GIVEN REQUEST =>
Only one span of the listing below is wanted: the lines from the one with "cutter = wall_cutter()" through the one with "if empty is", reproduced exactly, both ends kept.

DATA PROVIDED =>
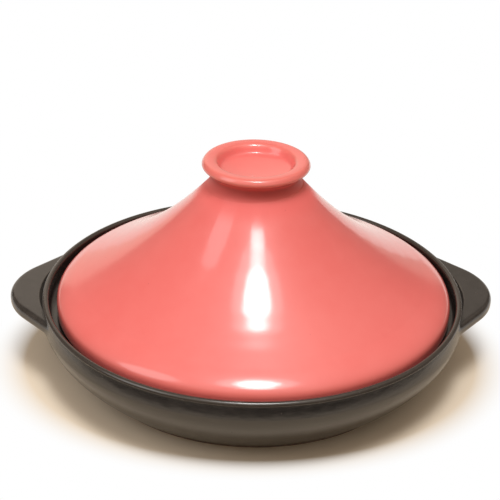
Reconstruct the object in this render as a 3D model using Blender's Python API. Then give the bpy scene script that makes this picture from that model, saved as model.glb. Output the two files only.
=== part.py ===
"""Stoneware tagine: a black dish with two ear lugs, and a conical coral lid with a hollow knob.

Metres, +Z up. The origin is the centre of the foot ring, on the surface that the dish stands on.
The lugs lie along X and the front faces -Y.
"""

import math

import bmesh
import bpy

# Dish
RIM_RADIUS = 0.117
RIM_THICKNESS = 0.005
DISH_HEIGHT = 0.0439
WALL = 0.006
FLOOR = 0.0065
COVE_DEPTH = 0.0012
COVE_DROP = 0.0082
RIDGE_DROP = 0.0109
RIDGE_ROUNDING = 0.0016
RIDGE_TOP = 30
RIDGE_UNDERSIDE = -20
BOWL_TOP_LEAN = math.radians(10)
BOWL_TOP_PULL = 0.011
BOWL_FOOT_SLOPE = math.radians(40)
BOWL_FOOT_PULL = 0.0138
FLOOR_RADIUS = 0.066
FLOOR_PULL = 0.02
SIDE_PULL = 0.018
BEAD_UNDERSIDE = -25

# Ledge inside the rim that carries the lid
LEDGE_DROP = 0.0098
LEDGE_WIDTH = 0.0095
LEDGE_ROUNDING = 0.002

# Foot ring, turned under the dish
FOOT_RADIUS = 0.0915
FOOT_WIDTH = 0.009
FOOT_RECESS = 0.0022
FOOT_ROUNDING = 0.0012

# Lid
LID_CLEARANCE = 0.003
SEAT_GAP = 0.0003
LID_WALL = 0.0055
LID_EDGE_WIDTH = 0.0045
LID_EDGE_RISE = 0.003
LID_EDGE_ROUNDING = 0.0024
LID_INNER_DRAFT = 0.0014
SHOULDER_RADIUS = 0.013
SHOULDER_SLOPE = math.radians(26)
CONE_HEIGHT = 0.0749
CONE_SLOPE = math.radians(49)
CONE_TOP_PULL = 0.033
CONE_FOOT_PULL = 0.036
PEAK_RADIUS = 0.0138
PEAK_DROP = 0.0088

# Knob
NECK_RADIUS = 0.025
KNOB_HEIGHT = 0.0127
KNOB_RADIUS = 0.0294
LIP_WIDTH = 0.0076
LIP_RISE = 0.0028
CUP_DEPTH = 0.0086
CUP_FLOOR_RADIUS = 0.012
CUP_FLOOR_PULL = 0.0069
CUP_SIDE_PULL = 0.0029
NECK_TOP_PULL = 0.005
NECK_FOOT_PULL = 0.0035

# Lugs, which are set a little behind the diameter
LUG_REACH = 0.0183
LUG_THICKNESS = 0.0087
LUG_DROP = 0.0034
LUG_TIP_RADIUS = 0.038
LUG_FLANK = math.radians(40)
LUG_ROUNDING = 0.0038
LUG_SWEEP = math.radians(3.5)

# Where clay pieces are luted together
LUTE_GAP = 0.0003

# Facets of a turned piece, and steps along each curve, corner and small edge of its outline
TURNED_STEPS = 64
CURVE_STEPS = 8
CORNER_STEPS = 4
EDGE_STEPS = 2

LEDGE_Z = DISH_HEIGHT - LEDGE_DROP
SEAT_Z = LEDGE_Z + SEAT_GAP
CONE_TOP_Z = SEAT_Z + CONE_HEIGHT
KNOB_Z = CONE_TOP_Z + LUTE_GAP


def clear_scene():
    for obj in list(bpy.data.objects):
        bpy.data.objects.remove(obj, do_unlink=True)


def glaze(name, colour, roughness, metallic=0.0):
    material = bpy.data.materials.new(name)
    material.use_nodes = True
    shader = material.node_tree.nodes["Principled BSDF"]
    shader.inputs["Base Color"].default_value = (*colour, 1.0)
    shader.inputs["Roughness"].default_value = roughness
    shader.inputs["Metallic"].default_value = metallic
    material.diffuse_color = (*colour, 1.0)
    return material


def arc(centre, radius, start, end, steps, rise=None):
    """Points about centre from one angle to another, in degrees from +r to +z; an ellipse if a rise is given."""
    rise = rise or radius
    angles = [math.radians(start + (end - start) * i / steps) for i in range(steps + 1)]
    return [(centre[0] + radius * math.cos(a), centre[1] + rise * math.sin(a)) for a in angles]


def bezier(start, pull_start, pull_end, end, steps):
    """Points on a cubic curve through start and end, drawn towards the two pulls."""
    points = []
    for i in range(steps + 1):
        t = i / steps
        weights = ((1 - t) ** 3, 3 * (1 - t) ** 2 * t, 3 * (1 - t) * t**2, t**3)
        corners = (start, pull_start, pull_end, end)
        points.append(tuple(sum(w * c[k] for w, c in zip(weights, corners)) for k in (0, 1)))
    return points


def along(point, slope, length):
    """The point that lies length further out and down a fall of the given slope."""
    return point[0] + length * math.cos(slope), point[1] - length * math.sin(slope)


def joined(*runs):
    """Runs of (radius, height) points made one outline, with a shared end point kept once."""
    outline = []
    for run in runs:
        for point in run:
            if not outline or math.dist(point, outline[-1]) > 1e-6:
                outline.append(point)
    return outline


def turned(name, outline, material=None):
    """A piece turned about Z from an outline of (radius, height) that ends down its outer side."""
    mesh = bpy.data.meshes.new(name)
    edges = [(i, i + 1) for i in range(len(outline) - 1)]
    mesh.from_pydata([(r, 0.0, z) for r, z in outline], edges, [])
    obj = bpy.data.objects.new(name, mesh)
    bpy.context.scene.collection.objects.link(obj)
    screw = obj.modifiers.new("Turning", "SCREW")
    screw.axis = "Z"
    screw.angle = 2 * math.pi
    screw.steps = TURNED_STEPS
    screw.render_steps = TURNED_STEPS
    screw.use_merge_vertices = True
    screw.merge_threshold = 0.00001
    screw.use_smooth_shade = True
    if material:
        mesh.materials.append(material)
    return obj


def outer_wall():
    """The dish's outer side: rim bead, cove, ridge and bowl, down to the foot ring's corner."""
    bead = RIM_THICKNESS / 2
    rim_centre = (RIM_RADIUS - bead, DISH_HEIGHT - bead)
    cove = (RIM_RADIUS - COVE_DEPTH, DISH_HEIGHT - COVE_DROP)
    ridge_centre = (RIM_RADIUS - RIDGE_ROUNDING, DISH_HEIGHT - RIDGE_DROP)
    ridge = arc(ridge_centre, RIDGE_ROUNDING, RIDGE_TOP, RIDGE_UNDERSIDE, EDGE_STEPS)
    foot_corner = (FOOT_RADIUS, FOOT_ROUNDING)
    bowl = bezier(
        ridge[-1],
        along(ridge[-1], math.pi / 2 + BOWL_TOP_LEAN, BOWL_TOP_PULL),
        along(foot_corner, -BOWL_FOOT_SLOPE, BOWL_FOOT_PULL),
        foot_corner,
        CURVE_STEPS,
    )
    return joined(arc(rim_centre, bead, 90, BEAD_UNDERSIDE, CORNER_STEPS), [cove], ridge, bowl)


def dish_outline():
    """The dish's section, from the middle of its floor over the rim to the middle of its underside."""
    bead = RIM_THICKNESS / 2
    rim_centre = (RIM_RADIUS - bead, DISH_HEIGHT - bead)
    gallery = RIM_RADIUS - RIM_THICKNESS
    lip = gallery - LEDGE_WIDTH
    lip_round = arc((lip + LEDGE_ROUNDING, LEDGE_Z - LEDGE_ROUNDING), LEDGE_ROUNDING, 180, 90, EDGE_STEPS)
    corner = arc((gallery - LEDGE_ROUNDING, LEDGE_Z + LEDGE_ROUNDING), LEDGE_ROUNDING, -90, 0, EDGE_STEPS)
    inside = bezier(
        (FLOOR_RADIUS, FLOOR),
        (FLOOR_RADIUS + FLOOR_PULL, FLOOR),
        (lip - WALL / 2, LEDGE_Z - SIDE_PULL),
        lip_round[0],
        CURVE_STEPS,
    )
    rim = arc(rim_centre, bead, 180, 90, CORNER_STEPS)
    foot_round = arc((FOOT_RADIUS - FOOT_ROUNDING, FOOT_ROUNDING), FOOT_ROUNDING, 0, -90, EDGE_STEPS)
    foot_inside = FOOT_RADIUS - FOOT_WIDTH
    recess = [(foot_inside, 0.0), (foot_inside - FOOT_RECESS, FOOT_RECESS), (0.0, FOOT_RECESS)]
    return joined([(0.0, FLOOR)], inside, lip_round, corner, rim, outer_wall(), foot_round, recess)


def lid_outline():
    """The lid's section, from the peak of its hollow, round its edge and up its flank to the knob's seat."""
    radius = RIM_RADIUS - RIM_THICKNESS - LID_CLEARANCE
    edge_z = SEAT_Z + LID_EDGE_RISE
    round_centre = (radius - SHOULDER_RADIUS, edge_z)
    shoulder_top = 90 - math.degrees(SHOULDER_SLOPE)
    shoulder = arc(round_centre, SHOULDER_RADIUS, shoulder_top, 0, CORNER_STEPS)
    flank_start = (NECK_RADIUS, CONE_TOP_Z)
    flank = bezier(
        flank_start,
        along(flank_start, CONE_SLOPE, CONE_TOP_PULL),
        along(shoulder[0], SHOULDER_SLOPE, -CONE_FOOT_PULL),
        shoulder[0],
        CURVE_STEPS,
    )
    round_under = (radius - LID_EDGE_ROUNDING, edge_z)
    under_edge = arc(round_under, LID_EDGE_ROUNDING, 0, -90, CORNER_STEPS, LID_EDGE_RISE)
    seat_inside = radius - LID_EDGE_ROUNDING - LID_EDGE_WIDTH
    inner_shoulder = (seat_inside - LID_INNER_DRAFT, edge_z)
    peak = (PEAK_RADIUS, CONE_TOP_Z - PEAK_DROP)
    inner_foot = along(shoulder[0], SHOULDER_SLOPE + math.pi / 2, LID_WALL)
    inner_flank = bezier(
        peak,
        along(peak, CONE_SLOPE, CONE_TOP_PULL),
        along(inner_foot, SHOULDER_SLOPE, -CONE_FOOT_PULL),
        inner_foot,
        CURVE_STEPS,
    )
    hollow = joined([(0.0, CONE_TOP_Z - LID_WALL)], inner_flank, [inner_shoulder], [(seat_inside, SEAT_Z)])
    outside = joined([(0.0, CONE_TOP_Z)], flank, shoulder, under_edge)
    return joined(outside, hollow[::-1])


def knob_outline():
    """The knob's section, from the middle of its cup, over the lip and down the neck to its seat."""
    lip_centre = (KNOB_RADIUS - LIP_WIDTH / 2, KNOB_Z + KNOB_HEIGHT - LIP_RISE)
    floor_z = KNOB_Z + KNOB_HEIGHT - CUP_DEPTH
    lip = arc(lip_centre, LIP_WIDTH / 2, 180, 0, CURVE_STEPS, LIP_RISE)
    cup = bezier(
        (CUP_FLOOR_RADIUS, floor_z),
        (CUP_FLOOR_RADIUS + CUP_FLOOR_PULL, floor_z),
        (lip[0][0], lip[0][1] - CUP_SIDE_PULL),
        lip[0],
        CORNER_STEPS,
    )
    neck = bezier(
        lip[-1],
        (KNOB_RADIUS, lip[-1][1] - NECK_TOP_PULL),
        (NECK_RADIUS, KNOB_Z + NECK_FOOT_PULL),
        (NECK_RADIUS, KNOB_Z),
        CORNER_STEPS,
    )
    return joined([(0.0, floor_z)], cup, lip, neck, [(0.0, KNOB_Z)])


def lug_mesh():
    """An ear in plan: a round tip between two straight flanks, which run on into the dish wall."""
    tip = RIM_RADIUS + LUG_REACH
    centre = tip - LUG_TIP_RADIUS
    flank = math.degrees(LUG_FLANK)
    nose = arc((centre, 0.0), LUG_TIP_RADIUS, -flank, flank, CURVE_STEPS)
    root = FOOT_RADIUS
    run = (nose[-1][0] - root) / math.sin(LUG_FLANK)
    half_root = nose[-1][1] + run * math.cos(LUG_FLANK)
    plan = [(root, -half_root), *nose, (root, half_root)]
    top = DISH_HEIGHT - LUG_DROP
    mesh = bpy.data.meshes.new("lug")
    form = bmesh.new()
    base = [form.verts.new((x, y, top - LUG_THICKNESS)) for x, y in plan]
    face = form.faces.new(base)
    raised = bmesh.ops.extrude_face_region(form, geom=[face])["geom"]
    lifted = [v for v in raised if isinstance(v, bmesh.types.BMVert)]
    bmesh.ops.translate(form, verts=lifted, vec=(0.0, 0.0, LUG_THICKNESS))
    bmesh.ops.recalc_face_normals(form, faces=form.faces)
    form.to_mesh(mesh)
    form.free()
    return mesh


def lug(name, mesh, turn, wall_cutter):
    obj = bpy.data.objects.new(name, mesh)
    bpy.context.scene.collection.objects.link(obj)
    obj.rotation_euler = (0.0, 0.0, turn)
    rounding = obj.modifiers.new("Rounding", "BEVEL")
    rounding.width = LUG_ROUNDING
    rounding.segments = CORNER_STEPS
    rounding.limit_method = "ANGLE"
    rounding.angle_limit = math.radians(40)
    seat = obj.modifiers.new("Seat on the wall", "BOOLEAN")
    seat.operation = "DIFFERENCE"
    seat.solver = "EXACT"
    seat.object = wall_cutter
    return obj


def wall_cutter():
    """The space of the dish, larger by the luting gap, which the lugs are cut to."""
    wall = [(r + LUTE_GAP, z) for r, z in outer_wall()]
    top = DISH_HEIGHT + WALL
    outline = joined([(0.0, top), (wall[0][0], top)], wall, [(wall[-1][0], -WALL), (0.0, -WALL)])
    obj = turned("dish_space", outline)
    obj.hide_render = True
    obj.display_type = "WIRE"
    return obj


clear_scene()
black_glaze = glaze("black_glaze", (0.028, 0.023, 0.020), 0.34)
coral_glaze = glaze("coral_glaze", (0.86, 0.18, 0.15), 0.16)

turned("base_dish", dish_outline(), black_glaze)

cutter = wall_cutter()
ear = lug_mesh()
ear.materials.append(black_glaze)
for polygon in ear.polygons:
    polygon.use_smooth = True
lug("lug_right", ear, LUG_SWEEP, cutter)
lug("lug_left", ear, math.pi - LUG_SWEEP, cutter)

# The lid and its knob lift straight up together, so one empty on the axis carries both
lid = bpy.data.objects.new("lid", None)
bpy.context.scene.collection.objects.link(lid)
for piece in (turned("lid_shell", lid_outline(), coral_glaze), turned("lid_knob", knob_outline(), coral_glaze)):
    piece.parent = lid
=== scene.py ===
"""A low stoneware tagine on a pale table: a black-glazed dish with two ear lugs, and a coral-glazed cone lid."""

import math

import bpy
import numpy as np
from mathutils import Matrix


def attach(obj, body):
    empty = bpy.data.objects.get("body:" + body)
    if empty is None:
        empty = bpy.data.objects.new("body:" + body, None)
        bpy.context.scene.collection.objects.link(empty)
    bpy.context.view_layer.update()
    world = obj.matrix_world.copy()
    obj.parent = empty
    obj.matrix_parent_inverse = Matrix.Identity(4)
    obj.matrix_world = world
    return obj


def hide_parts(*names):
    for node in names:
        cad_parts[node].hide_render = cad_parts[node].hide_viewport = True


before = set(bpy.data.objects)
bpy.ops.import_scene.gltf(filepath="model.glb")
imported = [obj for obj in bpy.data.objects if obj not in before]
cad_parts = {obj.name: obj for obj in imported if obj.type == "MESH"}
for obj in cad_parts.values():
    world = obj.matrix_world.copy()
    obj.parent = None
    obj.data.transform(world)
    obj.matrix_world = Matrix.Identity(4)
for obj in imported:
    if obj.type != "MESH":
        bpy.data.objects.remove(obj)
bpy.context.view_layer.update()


# The dish is thrown on the wheel from dark stoneware: a shallow bowl with a beaded rim, a ledge inside it that
# the lid sits on, and a soft ridge under the rim. The foot ring is turned when the clay is leather hard. Black
# glaze covers everything but the foot ring. It runs thin over sharp edges and pools in the corners.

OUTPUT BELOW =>
cutter = wall_cutter()
ear = lug_mesh()
ear.materials.append(black_glaze)
for polygon in ear.polygons:
    polygon.use_smooth = True
lug("lug_right", ear, LUG_SWEEP, cutter)
lug("lug_left", ear, math.pi - LUG_SWEEP, cutter)

# The lid and its knob lift straight up together, so one empty on the axis carries both
lid = bpy.data.objects.new("lid", None)
bpy.context.scene.collection.objects.link(lid)
for piece in (turned("lid_shell", lid_outline(), coral_glaze), turned("lid_knob", knob_outline(), coral_glaze)):
    piece.parent = lid
=== scene.py ===
"""A low stoneware tagine on a pale table: a black-glazed dish with two ear lugs, and a coral-glazed cone lid."""

import math

import bpy
import numpy as np
from mathutils import Matrix


def attach(obj, body):
    empty = bpy.data.objects.get("body:" + body)
    if empty is None:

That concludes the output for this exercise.